# Stated exercise:
Return all lines with the word "parts" in them.

# Records for the exercise:

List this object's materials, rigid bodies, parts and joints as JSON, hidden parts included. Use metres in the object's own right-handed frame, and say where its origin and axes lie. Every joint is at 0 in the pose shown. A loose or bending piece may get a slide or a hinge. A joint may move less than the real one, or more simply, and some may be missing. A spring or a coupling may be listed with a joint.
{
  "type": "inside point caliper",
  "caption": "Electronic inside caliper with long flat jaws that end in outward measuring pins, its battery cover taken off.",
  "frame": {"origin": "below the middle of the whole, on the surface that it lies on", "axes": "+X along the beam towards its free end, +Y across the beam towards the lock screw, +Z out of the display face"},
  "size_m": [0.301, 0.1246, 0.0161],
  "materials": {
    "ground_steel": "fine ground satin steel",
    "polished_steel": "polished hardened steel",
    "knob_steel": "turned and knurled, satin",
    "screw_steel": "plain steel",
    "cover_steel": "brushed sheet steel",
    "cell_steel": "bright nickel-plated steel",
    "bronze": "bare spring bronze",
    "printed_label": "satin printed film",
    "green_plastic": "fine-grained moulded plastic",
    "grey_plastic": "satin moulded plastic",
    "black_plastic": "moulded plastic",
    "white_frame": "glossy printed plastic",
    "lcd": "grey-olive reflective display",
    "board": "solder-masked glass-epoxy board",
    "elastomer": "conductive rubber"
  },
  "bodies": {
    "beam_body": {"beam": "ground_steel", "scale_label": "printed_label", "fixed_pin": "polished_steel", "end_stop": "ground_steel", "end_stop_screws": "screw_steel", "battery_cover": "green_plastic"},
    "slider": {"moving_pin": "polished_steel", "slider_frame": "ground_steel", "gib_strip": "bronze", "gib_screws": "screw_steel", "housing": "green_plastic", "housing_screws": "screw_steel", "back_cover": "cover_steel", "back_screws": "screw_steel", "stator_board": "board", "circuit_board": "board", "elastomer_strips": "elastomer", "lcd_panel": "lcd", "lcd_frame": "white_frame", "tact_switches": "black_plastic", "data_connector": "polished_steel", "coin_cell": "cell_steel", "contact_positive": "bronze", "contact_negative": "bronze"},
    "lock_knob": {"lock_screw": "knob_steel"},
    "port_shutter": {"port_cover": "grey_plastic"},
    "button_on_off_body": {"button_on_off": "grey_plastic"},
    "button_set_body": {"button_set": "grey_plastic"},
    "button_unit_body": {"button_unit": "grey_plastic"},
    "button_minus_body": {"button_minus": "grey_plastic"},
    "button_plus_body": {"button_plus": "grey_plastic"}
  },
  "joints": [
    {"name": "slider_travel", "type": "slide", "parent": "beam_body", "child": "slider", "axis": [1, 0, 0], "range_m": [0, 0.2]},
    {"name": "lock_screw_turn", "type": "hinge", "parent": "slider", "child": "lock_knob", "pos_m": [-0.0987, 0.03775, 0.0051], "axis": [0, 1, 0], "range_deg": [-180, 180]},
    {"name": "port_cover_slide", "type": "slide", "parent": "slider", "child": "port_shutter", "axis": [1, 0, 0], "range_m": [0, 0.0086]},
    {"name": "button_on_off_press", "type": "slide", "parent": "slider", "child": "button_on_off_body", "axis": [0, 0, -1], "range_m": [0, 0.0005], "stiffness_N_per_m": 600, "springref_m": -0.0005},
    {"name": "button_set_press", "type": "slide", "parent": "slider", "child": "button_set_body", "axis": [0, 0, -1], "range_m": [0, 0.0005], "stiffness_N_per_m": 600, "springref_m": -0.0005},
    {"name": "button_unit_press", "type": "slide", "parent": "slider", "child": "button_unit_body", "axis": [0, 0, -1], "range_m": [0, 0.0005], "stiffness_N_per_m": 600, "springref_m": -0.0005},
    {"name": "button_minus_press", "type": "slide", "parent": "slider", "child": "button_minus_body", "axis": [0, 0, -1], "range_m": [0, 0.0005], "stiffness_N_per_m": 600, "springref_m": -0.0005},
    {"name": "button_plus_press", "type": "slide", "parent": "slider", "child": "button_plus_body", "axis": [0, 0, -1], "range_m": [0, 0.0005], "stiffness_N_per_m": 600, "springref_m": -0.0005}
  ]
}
---
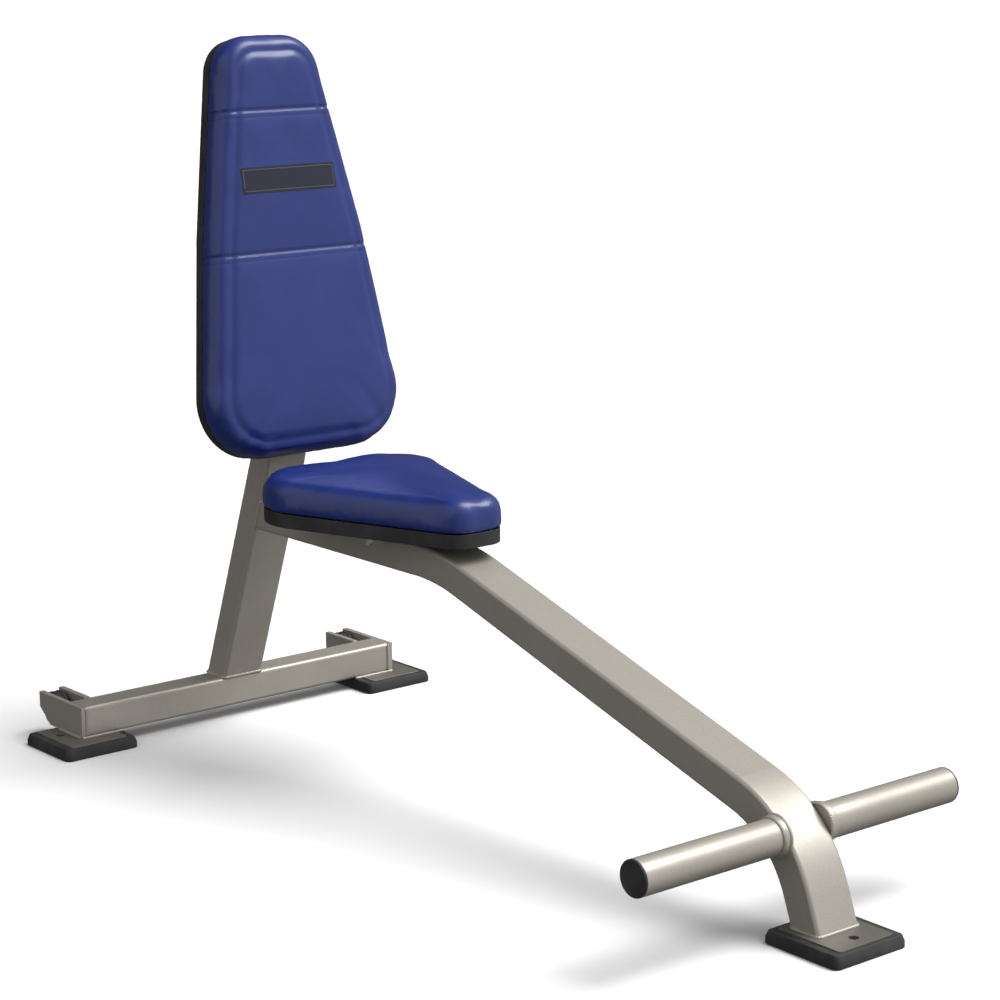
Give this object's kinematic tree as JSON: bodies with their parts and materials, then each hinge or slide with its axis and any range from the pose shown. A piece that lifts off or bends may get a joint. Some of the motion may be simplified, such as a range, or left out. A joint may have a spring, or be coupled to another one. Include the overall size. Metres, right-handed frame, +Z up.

# Solution for this problem:
List this object's materials, rigid bodies, parts and joints as JSON, hidden parts included. Use metres in the object's own right-handed frame, and say where its origin and axes lie. Every joint is at 0 in the pose shown. A loose or bending piece may get a slide or a hinge. A joint may move less than the real one, or more simply, and some may be missing. A spring or a coupling may be listed with a joint.
Give this object's kinematic tree as JSON: bodies with their parts and materials, then each hinge or slide with its axis and any range from the pose shown. A piece that lifts off or bends may get a joint. Some of the motion may be simplified, such as a range, or left out. A joint may have a spring, or be coupled to another one. Include the overall size. Metres, right-handed frame, +Z up.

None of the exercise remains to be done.